Martina Berchtold-Neumann : Autant que je sache, il existe des groupes d’entraide. Ils sont en partie accompagnés par des professionnel·le·s. Il faut sûrement chercher un peu jusqu’à trouver un groupe proche de chez soi. Le sujet n’est certainement que trop peu institutionnalisé. La problématique émerge peu à peu dans la société.

Ligue suisse contre le rhumatisme : Comment les proches peuventils ·elles chercher de l’aide ?

Martina Berchtold-Neumann : En cas de maladie rhumatismale, les proches peuvent consulter les diverses offres des ligues cantonales et régionales, ou de la ligue nationale contre le rhumatisme. Des spécialistes donnent des informations sur les questions sociales, sur la maladie et plus encore.

Ligue suisse contre le rhumatisme : Quelles sont les règles de comportement les plus importantes à votre sens pour un bien vivre ensemble respectueux et bienveillant ?

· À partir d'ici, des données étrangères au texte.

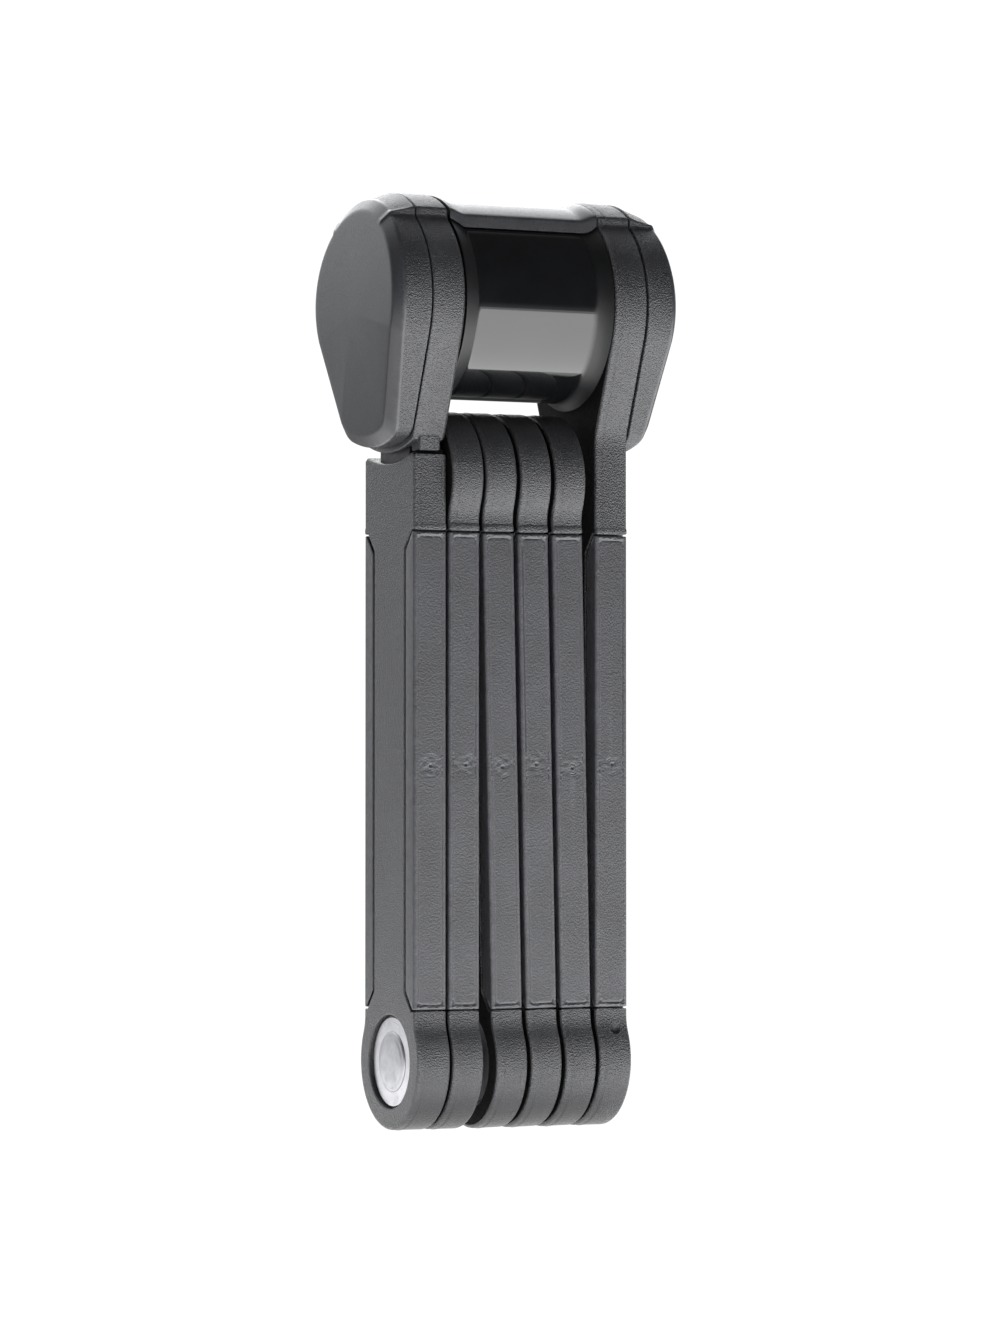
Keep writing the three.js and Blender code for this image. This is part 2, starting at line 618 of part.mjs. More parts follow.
function keyPlug() {
  const [x0, x1] = LOCK_CYLINDER_X;
  const body = rod(x0 + 0.4, x1 + 0.1, PLUG_RADIUS, LOCK_AXIS_Z, SMALL_FACETS);
  const { halfWidth, halfHeight, startX } = KEYWAY;
  const [low, high] = [LOCK_AXIS_Z - halfHeight, LOCK_AXIS_Z + halfHeight];
  return cut(body, block(startX, x1 + 1, -halfWidth, halfWidth, low, high));
}

// Tail of the plug: a disc behind the plug and a drive rod that reaches into the bolt.
function plugTail() {
  const span = [CYLINDER_BORE_LEFT_X + GAP, LOCK_CYLINDER_X[0] - SNUG];
  const drive = [DRIVE_ROD_LEFT_X, CYLINDER_BORE_LEFT_X + 1];
  return combine(
    rod(...span, TAIL_DISC_RADIUS, LOCK_AXIS_Z, SMALL_FACETS),
    rod(...drive, DRIVE_ROD_RADIUS, LOCK_AXIS_Z, SMALL_FACETS),
  );
}

function lockingBolt() {
  const body = turned([
    [BOLT_TIP_X, 0], [BOLT_TIP_X, BOLT_RADIUS - 0.8], [BOLT_TIP_X + 0.8, BOLT_RADIUS],
    [BOLT_TAIL_X, BOLT_RADIUS], [BOLT_TAIL_X, 0],
  ], LOCK_AXIS_Z, SMALL_FACETS);
  const bore = rod(BOLT_BORE_LEFT_X, BOLT_TAIL_X + 1, BOLT_BORE_RADIUS, LOCK_AXIS_Z, SMALL_FACETS);
  return cut(body, bore);
}

// Split ring that keeps the first link's head on the barrel.
function retainingRing() {
  const outer = CORE_RADIUS + RETAINER_REACH;
  const whole = ring(...RETAINER_X, CORE_RADIUS - 1, outer, LOCK_AXIS_Z);
  const [x0, x1] = GROOVE_X;
  const [low, high] = [LOCK_AXIS_Z - outer - 1, LOCK_AXIS_Z - CORE_RADIUS / 2];
  return cut(whole, block(x0, x1, -RETAINER_SLIT, RETAINER_SLIT, low, high));
}

// ---- assembly -----------------------------------------------------------------------------

const lock = new THREE.Group();

for (let number = 1; number <= 6; number += 1) lock.add(makeLink(number));

lock.add(makeRivet(2, 1, LOWER_PIVOT_Z));
lock.add(makeRivet(3, 2, UPPER_PIVOT_Z));
lock.add(makeRivet(4, 3, LOWER_PIVOT_Z));
lock.add(makeRivet(5, 4, UPPER_PIVOT_Z));
lock.add(makeRivet(6, 5, LOWER_PIVOT_Z));

piece('left_end_cap', 'satin_plastic', leftEndCap(), lock);
piece('left_collar', 'textured_plastic', leftCollar(), lock);
piece('lock_core', 'hardened_steel', lockCore(), lock);
piece('gloss_sleeve', 'gloss_plastic', glossSleeve(), lock);
piece('sleeve_carrier', 'carrier_plastic', sleeveCarrier(), lock);
piece('top_strip', 'satin_plastic', topStrip(), lock);
piece('right_end_cap', 'satin_plastic', rightEndCap(), lock);
piece('keyhole_cover', 'satin_plastic', keyholeCover(), lock);
piece('lock_cylinder', 'brass', lockCylinder(), lock);
piece('key_plug', 'nickel_silver', keyPlug(), lock);
piece('plug_tail', 'hardened_steel', plugTail(), lock);
piece('locking_bolt', 'hardened_steel', lockingBolt(), lock);
piece('retaining_ring', 'hardened_steel', retainingRing(), lock);

export default lock;
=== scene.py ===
import json
import math

import bmesh
import bpy
from mathutils import Matrix, Vector, noise
from mathutils.geometry import delaunay_2d_cdt


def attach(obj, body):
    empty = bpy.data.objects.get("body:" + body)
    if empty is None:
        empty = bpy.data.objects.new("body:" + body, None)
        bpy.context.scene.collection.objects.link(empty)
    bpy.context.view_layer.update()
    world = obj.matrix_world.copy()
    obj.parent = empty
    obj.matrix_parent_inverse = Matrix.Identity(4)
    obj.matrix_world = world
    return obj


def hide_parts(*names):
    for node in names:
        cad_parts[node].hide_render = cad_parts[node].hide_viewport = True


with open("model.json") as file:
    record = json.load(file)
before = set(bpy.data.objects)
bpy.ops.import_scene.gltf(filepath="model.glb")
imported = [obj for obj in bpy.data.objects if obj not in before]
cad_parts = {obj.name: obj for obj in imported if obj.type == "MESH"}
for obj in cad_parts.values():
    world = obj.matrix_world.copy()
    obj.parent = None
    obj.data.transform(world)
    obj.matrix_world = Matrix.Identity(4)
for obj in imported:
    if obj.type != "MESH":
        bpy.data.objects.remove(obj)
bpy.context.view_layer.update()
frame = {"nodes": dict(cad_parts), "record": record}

# Folding bike lock. Lengths are in millimetres and become metres when a mesh is made.
# X runs along the lock barrel, Y from front (-) to back (+), Z up along the folded links.

MM = 0.001
SHARP_ANGLE = math.radians(48)  # shading breaks at edges that bend more
WEAR_FROM, WEAR_SPAN = 5.0, 15.0  # degrees of bend at which the edge wear starts, and its span

# ---- dimensions: those of whole pieces are the CAD's, the fine relief is only here ----------

LOWER_PIVOT_Z = 16.28
LINK_LENGTH = 139.0
UPPER_PIVOT_Z = LOWER_PIVOT_Z + LINK_LENGTH
LOCK_AXIS_Z = 197.0
HEAD_Z = LOCK_AXIS_Z - LOWER_PIVOT_Z  # the lock axis in the coordinates of an upright link

LINK_X = {1: 24.3, 2: 15.0, 3: 5.79, 4: -3.41, 5: -15.0, 6: -24.0}
LEANING = (2, 3, 4)
LEAN = math.radians(1.15)
LINK_HALF = 4.1  # half of the thickness
OUTER_LINK_HALF = 4.3
FLANK_Y = 13.8  # half of the width
END_RADIUS = 16.2
END_FILLET = 10.0
ARRIS = 0.8
PLATE_HALF = 2.75
RING_RECESS = 11.15  # radius of the recess round a rivet's outer ring
SPACER_RECESS = 8.9

SEAM = 0.2  # between a pad and its cover, at the ends
FACE_SEAM = 0.42  # and across the wide faces
PAD_LOW = 28.8 - LOWER_PIVOT_Z
PAD_HIGH = 142.2 - LOWER_PIVOT_Z
PAD_INNER_Y = 8.7
PAD_CORNER = 4.4
PAD_TIP_Y = 12.4
PAD_BACK_Y = 12.4
PAD_BORDER = 1.15  # from the edge of a pad to its border line
PAD_BORDER_CORNER = 0.9
GATE_Z = 86.7 - LOWER_PIVOT_Z  # the mark left by the mould's gate
GATE_RINGS = ((0.95, 0.13), (1.5, 0.12), (2.05, 0.1), (2.6, 0.07))  # (radius, depth)

HEAD_RADIUS = 24.5
ROOF_RADIUS = 26.3
ROOF_EDGE_Y = 15.0
TAPER = 22.0
COLLAR_FOOT = 35.7
CAP_FOOT = 34.6
COVER_CROWN = 38.2  # radius of the last link's hollow top, about the lock axis
COVER_HORN = 160.4 - LOWER_PIVOT_Z
COVER_HORN_Y = 12.3
COLLAR_X = (-28.3, -19.7)
COLLAR_BORE = 19.3
TAB_X = (-26.7, -21.3)
TONGUE_SLOT_X = (-27.3, -20.7)
CAP_X = 37.8
CAP_INNER_X = {-1: 28.6, 1: 28.9}
CAP_HOLLOW_X = 33.5
CAP_CROWN = 172.0
CAP_CROWN_Z = 198.0
CAP_FACE_Z = 194.0  # where the rings of the cap's face shrink to
CORE_HOLE = 12.5

SLEEVE_RADIUS = 22.4
SLEEVE_BORE = 20.2
SLEEVE_X = (-19.4, 19.7)
STRIP_EDGE = (14.4, 217.4)  # (y, z) of the top strip's edge on the barrel
STRIP_TOP_Z = 221.6

COVER_TRAVEL = 18.5
KEYHOLE_RADIUS = 7.2
TRACK_FLOOR_X = 35.3
SLIDE_X = 36.86  # outer face of the sliding cover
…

Martina Berchtold-Neumann : Les personnes impliquées doivent chacune prêter attention aux souhaits et intérêts de l’autre. La personne concernée doit permettre à son·sa partenaire et ses enfants une vie la plus normale possible ainsi que leur laisser des libertés plutôt que de se cloîtrer dans un rôle de victime. Les personnes en bonne santé de l’entourage doivent quant à elles apprendre à faire attention, notamment à renoncer à certains projets si la situation le demande. Il y a besoin de beaucoup de tolérance et de générosité de part et d’autre. C’est un exercice d’équilibriste qui doit être renouvelé chaque jour.